Undercover Videos Could Bring Down Common Core


Common Core educational standards have been criticized from all sides. Some say they represent President Obama’s attempt to launch a federal takeover of public education. Others take issue with the standards themselves, which often seem at odds with childhood development research. And many parents and teachers have slammed the supplemental material for the confusing and bizarre ways children are being taught math and other important subjects.

But a new series of undercover videos from Project Veritas exposes Common Core from a different angle, making the case that this is little more than a scheme to sell textbooks. At the core of the first video is an interview with Dianne Barrow, the West Coast sales manager for publisher Houghton Mifflin Harcourt.

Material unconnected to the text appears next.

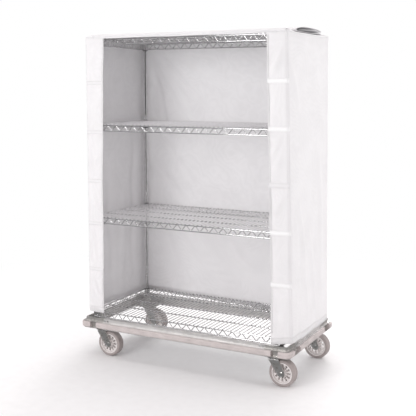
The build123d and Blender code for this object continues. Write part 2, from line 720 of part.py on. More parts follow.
def fork(x, y):
    """A pressed fork: a crown with the moving half of the race, and two rimmed legs that slant back to the axle."""
    width = 2 * (LEG_GAP + FORK_SHEET)
    crown_top = CROWN_BOTTOM + FORK_SHEET
    rim_top = CROWN_BOTTOM - 4
    with BuildPart() as yoke:
        with BuildSketch(Plane.XZ.offset(-y + width / 2)):
            with Locations((x + TRAIL, WHEEL_R)):
                Circle(LEG_END_R)
            with Locations((x, CROWN_BOTTOM + FORK_SHEET / 2)):
                Rectangle(LEG_TOP_WIDTH, FORK_SHEET)
            make_hull()
        extrude(amount=-width)
        top_sides = yoke.faces().sort_by(Axis.Z)[-1].edges().filter_by(Axis.X)
        fillet(top_sides, 3.5)
        with Locations((x + TRAIL / 2, y, CROWN_BOTTOM / 2)):
            Box(4 * WHEEL_R, 2 * LEG_GAP, CROWN_BOTTOM, mode=Mode.SUBTRACT)
        for face_y, outward in ((y - width / 2, 1), (y + width / 2, -1)):
            with BuildSketch(Plane.XZ.offset(-face_y)):
                with Locations((x + TRAIL, WHEEL_R)):
                    Circle(LEG_END_R)
                with Locations((x, rim_top)):
                    Rectangle(LEG_TOP_WIDTH, 1)
                make_hull()
                offset(amount=-LEG_RIM_WIDTH, mode=Mode.SUBTRACT)
            extrude(amount=outward * LEG_RIM_HEIGHT)
        with BuildSketch(Plane.XY.offset(crown_top)):
            with Locations((x, y)):
                Circle(24)
        extrude(amount=RACE_BOTTOM - 0.4 - crown_top)
        with BuildSketch(Plane.XY.offset(CROWN_BOTTOM - 1)):
            with Locations((x, y)):
                Circle(KING_PIN_R + RUNNING_CLEARANCE)
        extrude(amount=RACE_BOTTOM - CROWN_BOTTOM + 2, mode=Mode.SUBTRACT)
        with BuildSketch(Plane.XZ.offset(-y + width)):
            with Locations((x + TRAIL, WHEEL_R)):
                Circle(AXLE_R + SCREW_CLEARANCE)
        extrude(amount=-2 * width, mode=Mode.SUBTRACT)
    return yoke.part


def axle(x, y):
    """A hex-head bolt across the fork and its nut."""
    half = LEG_GAP + FORK_SHEET
    head, nut = 6.0, 7.5
    with BuildPart() as bolt:
        with BuildSketch(Plane.XZ.offset(-y + half)):
            with Locations((x + TRAIL, WHEEL_R)):
                RegularPolygon(9.0, 6)
        extrude(amount=head)
        with BuildSketch(Plane.XZ.offset(-y + half)):
            with Locations((x + TRAIL, WHEEL_R)):
                Circle(AXLE_R)
        extrude(amount=-2 * half - nut - 2)
    with BuildPart() as hex_nut:
        with BuildSketch(Plane.XZ.offset(-y - half)):
            with Locations((x + TRAIL, WHEEL_R)):
                RegularPolygon(9.0, 6)
                Circle(AXLE_R + SCREW_CLEARANCE, mode=Mode.SUBTRACT)
        extrude(amount=-nut)
    return Compound(children=[bolt.part, hex_nut.part])


def wheel_plane(x, y):
    """A plane through the axle: its x is a wheel radius and its y is along the axle."""
    return Plane(origin=(x + TRAIL, y, WHEEL_R), x_dir=(1, 0, 0), z_dir=(0, 0, 1))


def wheel_axis(x, y):
    return Axis((x + TRAIL, y, WHEEL_R), (0, 1, 0))


def wheel_core(x, y):
    """A moulded core: hub, spoked web with windows, and rim."""
    rim_half, rim_r, web_half = TYRE_WIDTH / 2 - 1, TYRE_BORE_R, 12.0
    window_r, window_length, window_width = 35.5, 23.0, 11.0
    with BuildPart() as core:
        with BuildSketch(wheel_plane(x, y)):
            with BuildLine():
                Polyline(
                    (10 + SCREW_CLEARANCE, -HUB_WIDTH / 2),
                    (HUB_R - 1, -HUB_WIDTH / 2),
                    (HUB_R, -HUB_WIDTH / 2 + 1),
                    (HUB_R + 2, -web_half),
                    (rim_r - 7, -web_half),
                    (rim_r - 5, -rim_half),
                    (rim_r, -rim_half),
                    (rim_r, rim_half),
                    (rim_r - 5, rim_half),
                    (rim_r - 7, web_half),
                    (HUB_R + 2, web_half),
                    (HUB_R, HUB_WIDTH / 2 - 1),
                    (HUB_R - 1, HUB_WIDTH / 2),
                    (10 + SCREW_CLEARANCE, HUB_WIDTH / 2),
                    close=True,
                )
            make_face()
        revolve(axis=wheel_axis(x, y))
        with BuildSketch(Plane(origin=(x + TRAIL, y - WHEEL_R, WHEEL_R), z_dir=(0, 1, 0))):
            with PolarLocations(window_r, SPOKES):
                RectangleRounded(window_length, window_width, 3)
        extrude(amount=2 * WHEEL_R, mode=Mode.SUBTRACT)
    return core.part


def wheel_bushing(x, y):
    """The bearing bush that turns on the axle bolt. It is a little longer than the hub."""
    half = HUB_WIDTH / 2 + 1
    with BuildPart() as bush:
        with BuildSketch(Plane.XZ.offset(-y + half)):
            with Locations((x + TRAIL, WHEEL_R)):
                Circle(10)
                Circle(AXLE_R + RUNNING_CLEARANCE, mode=Mode.SUBTRACT)
        extrude(amount=-2 * half)
    return bush.part


def tyre(x, y):
    """A solid tyre with rounded shoulders, bonded to the rim."""
    half, shoulder = TYRE_WIDTH / 2, WHEEL_R - TREAD_CORNER_R
    bend = TREAD_CORNER_R * 0.7071
    middle = (shoulder + bend, half - TREAD_CORNER_R + bend)
    with BuildPart() as ring:
        with BuildSketch(wheel_plane(x, y)):
            with BuildLine():
                Line((TYRE_BORE_R, -half), (shoulder, -half))
                ThreePointArc((shoulder, -half), (middle[0], -middle[1]), (WHEEL_R, -half + TREAD_CORNER_R))
                Line((WHEEL_R, -half + TREAD_CORNER_R), (WHEEL_R, half - TREAD_CORNER_R))
                ThreePointArc((WHEEL_R, half - TREAD_CORNER_R), middle, (shoulder, half))
                Polyline((shoulder, half), (TYRE_BORE_R, half), (TYRE_BORE_R, -half))
            make_face()
        revolve(axis=wheel_axis(x, y))
    return ring.part


# --- The whole truck -------------------------------------------------------------------------------------------

os.makedirs("parts", exist_ok=True)

for shelf, mat_top in MAT_TOPS.items():
    save(shelf_mat(mat_top), f"{shelf}_shelf_mat")
    save(shelf_trusses(mat_top), f"{shelf}_shelf_trusses")
    save(shelf_collars(mat_top), f"{shelf}_shelf_collars")
save(split_sleeves(), "split_sleeves")

for corner, (side_x, side_y) in CORNERS.items():
    save(post(side_x * POST_X, side_y * POST_Y), f"post_{corner}")
save(post_caps(), "post_caps")

for name, fabric in cover_panels().items():
    save(fabric, name)
save(folded_door(), "cover_door_panel")
save(closure_tapes(), "closure_tapes")

long_rail = FRAME_WIDTH - 2 * CASTING_LENGTH
short_rail = FRAME_DEPTH - 2 * CASTING_WIDTH
save(rail((0, -1, 0), FRAME_DEPTH / 2, long_rail), "dolly_rail_front")
save(rail((0, 1, 0), FRAME_DEPTH / 2, long_rail), "dolly_rail_rear")
save(rail((-1, 0, 0), FRAME_WIDTH / 2, short_rail), "dolly_rail_left")
save(rail((1, 0, 0), FRAME_WIDTH / 2, short_rail), "dolly_rail_right")
save(corner_castings(), "dolly_corner_castings")
save(rail_bolts(), "rail_bolts")
save(post_set_screws(), "post_set_screws")
for name, bumper in bumpers().items():
    save(bumper, name)

save(caster_plates(), "caster_top_plates")
save(plate_bolts(), "caster_plate_bolts")
save(king_pins(), "caster_king_pins")
for corner, (side_x, side_y) in CORNERS.items():
    pivot = (side_x * PIVOT_X, side_y * PIVOT_Y)
    save(fork(*pivot), f"caster_fork_{corner}")
    save(axle(*pivot), f"caster_axle_{corner}")
    save(wheel_core(*pivot), f"wheel_core_{corner}")
    save(wheel_bushing(*pivot), f"wheel_bushing_{corner}")
    save(tyre(*pivot), f"wheel_tyre_{corner}")
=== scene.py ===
import json
import math
import random

import bpy
import numpy as np
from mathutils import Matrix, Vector

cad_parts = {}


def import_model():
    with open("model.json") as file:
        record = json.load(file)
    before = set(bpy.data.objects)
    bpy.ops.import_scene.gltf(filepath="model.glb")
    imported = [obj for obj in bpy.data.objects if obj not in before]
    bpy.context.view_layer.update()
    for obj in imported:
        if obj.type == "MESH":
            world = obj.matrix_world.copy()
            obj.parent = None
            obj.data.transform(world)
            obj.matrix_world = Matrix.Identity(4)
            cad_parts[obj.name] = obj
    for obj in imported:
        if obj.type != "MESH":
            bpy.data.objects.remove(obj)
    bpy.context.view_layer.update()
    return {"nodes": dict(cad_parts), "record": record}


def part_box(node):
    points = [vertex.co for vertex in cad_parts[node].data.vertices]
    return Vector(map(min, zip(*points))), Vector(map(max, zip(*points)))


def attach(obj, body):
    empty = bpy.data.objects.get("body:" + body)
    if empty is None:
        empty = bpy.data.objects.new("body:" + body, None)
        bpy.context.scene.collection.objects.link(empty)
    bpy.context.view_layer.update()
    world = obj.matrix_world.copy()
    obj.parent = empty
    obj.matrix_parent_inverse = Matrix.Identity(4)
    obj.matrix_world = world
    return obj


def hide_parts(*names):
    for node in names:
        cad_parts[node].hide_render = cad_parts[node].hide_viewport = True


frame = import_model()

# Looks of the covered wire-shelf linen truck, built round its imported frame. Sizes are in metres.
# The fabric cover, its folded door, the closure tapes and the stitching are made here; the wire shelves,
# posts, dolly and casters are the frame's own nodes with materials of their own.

BODY = "truck"
WALL_NODES = (
    "cover_back_panel",
    "cover_left_side",
    "cover_right_side",
    "cover_front_left_strip",
    "cover_front_right_strip",
)

# Cover: outline and edges, from the frame's boxes, on the middle surface of the cloth
FABRIC = 0.0016
COVER_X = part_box("cover_right_side")[1].x - FABRIC / 2
COVER_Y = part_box("cover_back_panel")[1].y - FABRIC / 2
LEFT_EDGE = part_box("cover_front_left_strip")[1].x
RIGHT_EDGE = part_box("cover_front_right_strip")[0].x
HEM_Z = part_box("cover_back_panel")[0].z
SHELF_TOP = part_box("top_shelf_mat")[1].z
CAP_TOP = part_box("post_caps")[1].z
POST_X = (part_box("post_front_right")[0].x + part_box("post_front_right")[1].x) / 2
POST_Y = (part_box("post_rear_right")[0].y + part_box("post_rear_right")[1].y) / 2
CORNER_R = 0.018
EDGE_Z = SHELF_TOP + 0.0018

COLUMN_STEP = 0.0105

# The top sheet: its ripple, its lift along the front, where the door is sewn on, and the tents over the post caps
TOP_RIPPLE = 0.0004
FRONT_LIFT = 0.0065
FRONT_LIFT_REACH = 0.025
CAP_CLEARANCE = 0.0017
CAP_R = 0.013
TENT_REACH = 0.026

# Sewn parts of the cover
BAND_BEVEL = 0.0006
HEM_HEIGHT = 0.034
HEM_THICKNESS = 0.0009
EDGE_HEM_WIDTH = 0.012
EDGE_HEM_THICKNESS = 0.0007
SEAM_R = 0.0013
BINDING_R = 0.0026
HEADER_OVERLAP = 0.06
TAPE_THICKNESS = 0.0013
TAPE_HALF_LEFT = 0.0105
TAPE_HALF_RIGHT = 0.0125
TAPE_STITCH_INSET = 0.0028
LEFT_TAPE_Z = (0.523, 0.791, 1.038, 1.318, 1.597)
RIGHT_TAPE_Z = (0.555, 0.8285, 1.074, 1.3635, 1.606)
PLAIN_RIGHT_TAPE = 2
STITCH_PITCH = 0.0045
STITCH_LENGTH = 0.0032
THREAD_R = 0.00045

# How the cloth hangs
FOLD_RISE = 1.7
DEEPEST_HOLLOW = -0.0042
BROAD_HEIGHT = 0.0022
CRUMPLE_HEIGHT = 0.00035
FLARE = 0.004
FLARE_HEIGHT = 0.35
TAUT_SHARE = 0.85
TAUT_REACH = 0.035
SIDE_SWING = 0.0263
HEM_LEVELS = (0.014, 0.018, 0.004, -0.026, 0.004, -0.010)
STRIP_WANDER_Z = (0.25, 1.03, 1.30, 1.60, 1.85)
STRIP_WANDER_X = (-0.011, -0.008, -0.0025, 0.004, 0.011)

# Stage and camera
FLOOR_HALF = 40
FLOOR_NEAR = 1.1
FLOOR_FAR = 3.0
MIRRORED_FLOOR = 0.20
HORIZON = (0.02, 0.02, 0.021, 1)
SKY = (0.75, 0.75, 0.76, 1)
SKY_FROM = 0.6
AMBIENT = (0.71, 0.675, 0.675, 1)
CAMERA_AZIMUTH = 27.58
CAMERA_ELEVATION = 6.52
CAMERA_DISTANCE = 4.69
CAMERA_TARGET = (0.009, -0.001, 1.0415)
LENS = 70.36
LENS_SHIFT = -0.0673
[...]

“I hate kids,” Barrow told the guerrilla journalists. “I’m in it to sell books. Don’t even kid yourself for a heartbeat.”

Barrow went on to say, “It’s all about the money. You don’t think that the educational publishing companies are in it for education, do you? No, they’re in it for the money.”

The problem, of course, isn’t that a textbook publisher is “in it for the money.” Who would honestly assume otherwise? The problem comes when the federal government begins crafting education bills that put publisher profits ahead of what’s best for America’s schoolchildren. Right now, states are not specifically required to buy certain books or even teach to the Common Core standards, but federal stimulus money is hard to pass up. States get an extra $350 million a year to go along with the program.

Barrow denied that publishers lobbied for the standards…”but now they go after the money.”

“It’s just like any business,” she said. “If you’re selling t-shirts, you want your t-shirts to fit everybody, right? So you can sell it to everybody.”

Clearly, the videos have textbook publishers scrambling. Houghton Mifflin Harcourt announced Tuesday that Barrow had been fired. “These statements in no way reflect the views of HMH and the commitment of our over 4,000 employees who dedicate their lives to serving teachers and students every day,” the publishers told the UK Daily Mail.

James O’Keefe, the man behind Project Veritas, said that more videos would be coming out soon. “I hope and pray that ‘they’ call this an isolated incident,” O’Keefe said, “as we are putting every textbook publisher on notice that we plan to continue to release these videos exposing Common Core.”